The Countess of Errol, the mother of the High Constable, and sister of the Earl of Perth, had already taken a decided part in the affairs of the Jacobite party. When Colonel Hooke had been sent over in 1707 to Scotland, she had met him at the sea-coast, and had there placed in the hands of that emissary several letters from her son, expressing his earnest intention to support the cause of the Chevalier. The Earl of Errol had also received Hooke at his castle, and had entertained him there several days, and employed that time in initiating Hooke into the various characteristics and views of the Jacobite nobility in Scotland.

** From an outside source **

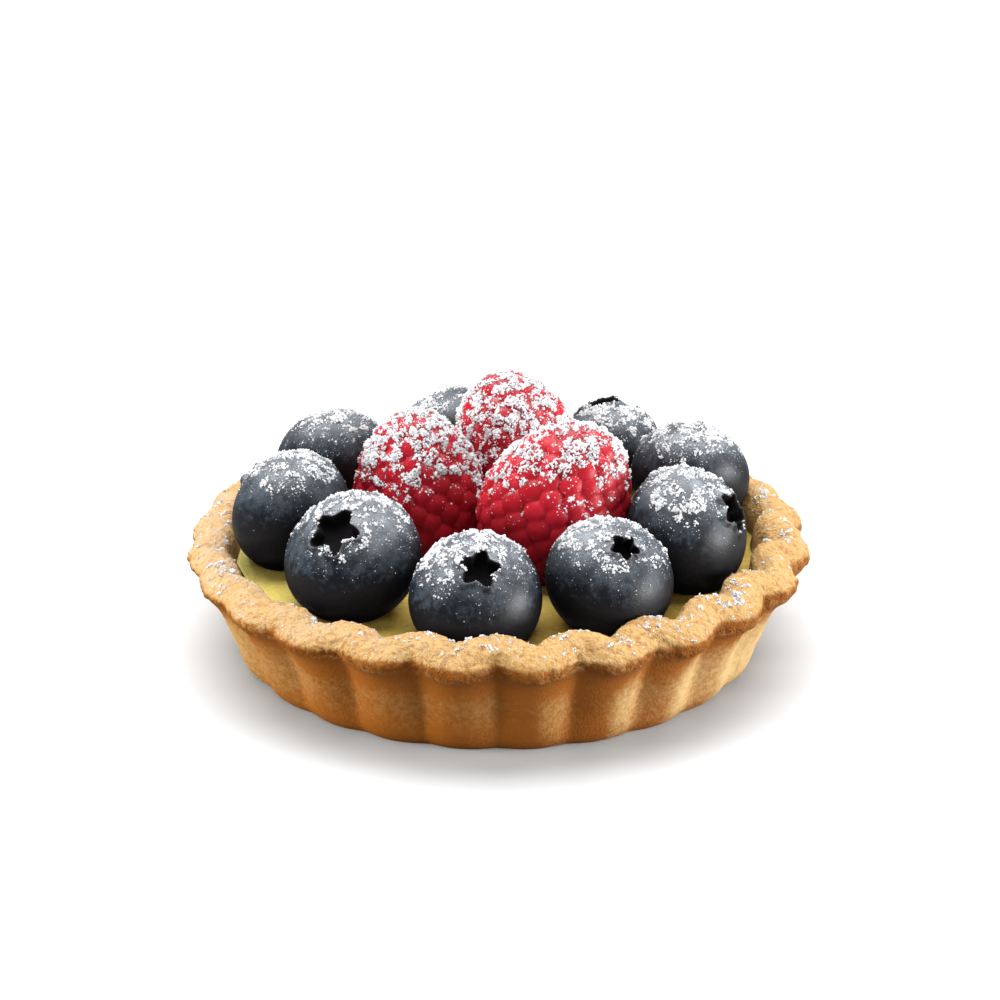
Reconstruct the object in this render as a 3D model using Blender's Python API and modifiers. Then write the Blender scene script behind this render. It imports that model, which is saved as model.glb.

He was thus deeply pledged to aid the undertaking at that time (the year 1707); and in a letter to the Chevalier, the Earl expressed his hopes that he might have the happiness of seeing his Majesty, "a happiness for which," he adds, "we have long sighed, to be delivered from oppression." The Countess of Errol also addressed a letter to the mother of James Stuart, as the Queen of England, declaring that the delays which the Scotch had suffered had not "diminished their zeal, although they had prolonged their miseries and misfortunes."[77] Whether, upon the rising in 1715, the views of Lord Errol were altered, or that female influence had been lessened by some circumstance, does not exactly appear. He kept himself neutral in the subsequent outbreak, notwithstanding his appearance at Braemar, and although his clan were for the most part against the Government.[78] The Earl of Errol died, unmarried, in 1717: his adherence to his Jacobite principles were not, therefore, put to the test in 1745.